Ein besonderer Punkt der Ausbildung war die Vermittlung von Kenntnissen über Terroranschläge. Der Stasi-Ausbilder sagte: „Als Beispiel möchte ich nennen, daß Terrorangriffe mit chemischen Möglichkeiten oder auch mit konventionellen Sprengstoffen — insbesondere in Konzentrationspunkten von Menschen wie in Flughäfen, Bahnhöfen und bei größeren Veranstaltungen und ähnliches — geplant werden konnten. Diese Kräfte, die diese Aufgaben zu erfüllen hatten, wurden so geschult und auch gedrillt, daß sie ihre Aufgabe bedingungslos erfüllt haben. Neben dieser militärischen Ausbildung gab es eine intensive ideologische Ausbildung, die darauf gerichtet war, den Feind auch als Feind zu betrachten. Und bei Feind in dem Sinne wurde kein Unterschied gemacht zwischen der Zivilbevölkerung und der militärischen Einheit.“

Die Ausbildung in Massow erfolgte bis 1985. Danach reisten die Stasi-Leute nach Syrien, in den Jemen und den Irak, wo die Ausbildung fortgesetzt wurde.

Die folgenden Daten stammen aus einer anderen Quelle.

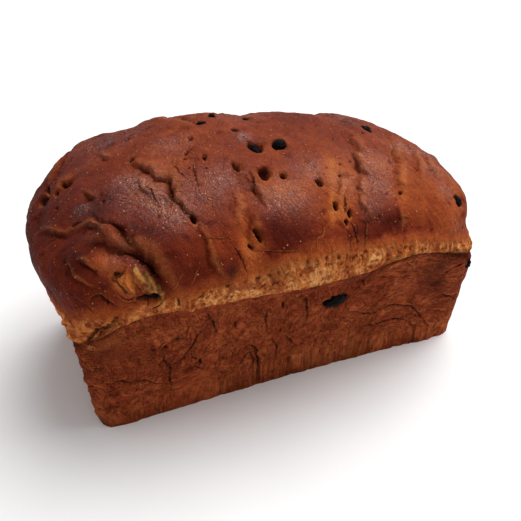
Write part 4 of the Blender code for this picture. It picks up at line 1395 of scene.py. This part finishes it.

Das ehemalige RAF-Mitglied Peter Jürgen Boock nahm nach eigenen Angaben fünfzehn- bis zwanzigmal an den Übungen teil und beschrieb die Ausbildung: „Der Einsatz von Raketen auf bewegliche und unbewegliche Ziele, der Einsatz von Sprengstoffen — wie man eine Bombe zündet, wie man eine Bombe baut, wie man sie legt, wo man sie legt. Als Akteure für Attentate kam die PLO für den Irak bislang nie in Frage. Die PLO würde auch offiziell niemals an solchen Aktionen teilnehmen. Sie müssen die PLO auch gar nicht benutzen, weil es zahlreiche kleinere Palästinensergruppen gibt, die vom irakischen Geheimdienst eingesetzt werden können. In Paris gibt es einen Ort, wo viele Gruppen ihre Widerstandskämpfer untergebracht haben, und es gibt viele nicht organisierte Leute, die Aktionen im Sinne der Irakis durchführen können. Einige Leute tun es auch für Geld. Viele Waffen, die von der Polizei in Europa gefunden wurden, waren irakische Waffen. Sie wurden mit Sicherheit durch die irakischen Botschaften hereingeschmuggelt.“

Ein ehemaliger Agent der Mukhabarat, der sich Ende vergangenen Jahres aus dem Irak abgesetzt hat, bestätigte diese Einschätzung. Er sagte, daß in jeder irakischen Botschaft mehrere Angestellte direkt der Mukhabarat unterstehen. Diese Leute nehmen Kontakt zu den Mordkommandos der Organisation auf, deren Mitglieder meist als Studenten an Universitäten eingeschrieben sind, vor allem in Großbritannien. Als Beispiel nannte er die Universität von Exeter. Hauptangriffsziel dieser Todeskommandos sind oppositionelle Iraker im Exil. Mowe Rubaie von der irakischen Dawa-Partei sagte: „Ich wechsele ständig das Auto, die Wohnung und trage eine kugelsichere Weste. Jeder Iraker in diesem Land sollte vor diesen Todeskommandos wachsam sein.“

Die Mukhabarat ist von Saddam Hussein aufgebaut worden und wird von seinem Stiefbruder geleitet. Ein weiterer Stiefbruder führt die Auslandsabteilung. Beide Abteilungen, ebenso wie andere irakische Geheimorganisationen, unterstehen dem “„Spezialbüro“, dessen oberster Chef Saddams Sohn ist. Ost-Berlin blieb auch nach der Verlegung der Ausbildungslager im Jahr 1985 die Basis für Mukhabarat-Operationen in Europa. Die Mukhabarat-Leute und Mitglieder anderer Organisationen wurden im Palasthotel in Ost- Berlin untergebracht. Channel 4 zeigte einen kurzen Film, in dem „Carlos“ in diesem Hotel zu sehen ist. Der Film wurde angeblich vom ungarischen Geheimdienst gedreht. Carlos soll heute in Bagdad leben.